Experimental Approach/Plan: This experiment will try to establish a mass gradient over the plasma radius. We will use beam/pellet and gas_puff/recycling to control the core and edge, fuel sources, respectively. Nominally we will use D for the core and H for the edge. We want to balance the core/edge fueling to maximize the the gradient while maintaining the plasma below global density limits. Initial testing will be with L-mode plasma since it is expected we can achieve the best control over the sources and thus establish the largest gradients. We would run 4 discharges types, identical except for fueling sources: 1) All D 2) All H, 3) D-core, H-edge, 4) H-core, D-edge. Diagnostics techniques to measure the gradients are expected to be difficult. However, using four different types above should enable us to compare global parameters and infer the impact on transport and MHD the mass variation provides. We might even try (H and He) to maximize the mass ratio effect. If successful we would extend the studies to H-mode plasmas and infer any benefits to ITER type discharges.
Background: Most all tokamaks explore uniform mass (all D or all H) over the cross section of the device. The primary assumption is that a final single 50/50 mixture of D/T is ideal for a fusion power plant. However, toward the edge of a ignited plasma the low temperature would greatly reduce the importance of the edge to overall energy balance. A 50% DT mixture is not needed.

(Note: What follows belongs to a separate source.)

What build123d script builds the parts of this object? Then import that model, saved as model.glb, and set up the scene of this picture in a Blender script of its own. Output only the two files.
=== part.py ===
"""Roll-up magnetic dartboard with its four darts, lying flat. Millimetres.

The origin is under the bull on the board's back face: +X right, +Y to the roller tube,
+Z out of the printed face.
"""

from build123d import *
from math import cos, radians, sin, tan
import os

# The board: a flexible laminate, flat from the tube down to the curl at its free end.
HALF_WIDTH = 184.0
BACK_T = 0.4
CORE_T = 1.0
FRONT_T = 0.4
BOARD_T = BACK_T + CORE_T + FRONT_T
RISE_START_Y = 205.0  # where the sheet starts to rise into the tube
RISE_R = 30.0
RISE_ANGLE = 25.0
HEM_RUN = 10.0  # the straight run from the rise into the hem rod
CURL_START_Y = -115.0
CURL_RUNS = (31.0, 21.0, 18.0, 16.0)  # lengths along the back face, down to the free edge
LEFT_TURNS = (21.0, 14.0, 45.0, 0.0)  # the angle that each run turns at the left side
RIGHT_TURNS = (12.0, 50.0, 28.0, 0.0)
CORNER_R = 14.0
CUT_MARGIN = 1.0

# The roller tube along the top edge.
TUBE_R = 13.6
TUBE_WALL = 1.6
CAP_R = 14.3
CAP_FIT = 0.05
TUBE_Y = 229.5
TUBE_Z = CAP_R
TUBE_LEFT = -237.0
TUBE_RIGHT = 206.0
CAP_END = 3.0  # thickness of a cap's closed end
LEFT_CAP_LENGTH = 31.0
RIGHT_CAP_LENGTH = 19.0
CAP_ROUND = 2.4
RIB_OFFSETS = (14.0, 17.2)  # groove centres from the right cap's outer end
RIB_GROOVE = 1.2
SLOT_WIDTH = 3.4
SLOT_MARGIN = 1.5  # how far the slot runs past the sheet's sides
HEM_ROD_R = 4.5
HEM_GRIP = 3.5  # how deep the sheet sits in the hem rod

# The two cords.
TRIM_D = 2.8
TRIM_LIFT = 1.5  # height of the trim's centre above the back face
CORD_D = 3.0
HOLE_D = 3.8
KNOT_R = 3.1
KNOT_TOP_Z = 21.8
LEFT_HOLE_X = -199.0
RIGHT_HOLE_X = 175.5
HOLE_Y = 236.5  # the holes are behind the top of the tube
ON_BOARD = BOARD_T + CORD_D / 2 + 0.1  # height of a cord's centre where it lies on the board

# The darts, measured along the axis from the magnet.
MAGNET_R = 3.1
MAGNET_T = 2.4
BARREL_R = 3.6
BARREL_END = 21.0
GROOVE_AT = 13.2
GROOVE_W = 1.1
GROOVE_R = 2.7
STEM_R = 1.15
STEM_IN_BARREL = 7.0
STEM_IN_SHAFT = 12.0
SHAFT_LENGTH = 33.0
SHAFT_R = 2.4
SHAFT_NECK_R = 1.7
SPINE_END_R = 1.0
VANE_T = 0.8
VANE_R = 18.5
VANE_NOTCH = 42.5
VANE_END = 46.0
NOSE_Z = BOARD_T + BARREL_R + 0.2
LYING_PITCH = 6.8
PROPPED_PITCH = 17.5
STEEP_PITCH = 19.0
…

However, edge region is critical to the success of reactors and a number of phenomena could be modified by different isotopes in the edge. In a device like ITER it could run with a larger fraction of deuterium in the plasma edge to reduce the tritium uptake in the wall. Transport is expected to be much different in a deuterium edge and will impact interactions in the divertor. Alternatively, we may increase the edge mass number by introducing only T at the edge while fueling a 50/50 mixture in the core. We need to explore how far edge species migrate up stream and what impact a lighter (or heavier) mass will have on the edge behavior. Ultimately, this gives us another knob to control profiles in the tokamak and an area that has not been explored to date.
Resource Requirements: NBI sources especially tangential, upper and lower cryopumps, inner pellet injectors
Diagnostic Requirements: Full set of diagnostics - with emphasis on spectroscopic analysis to determine H/D/(He) Isotope gradients.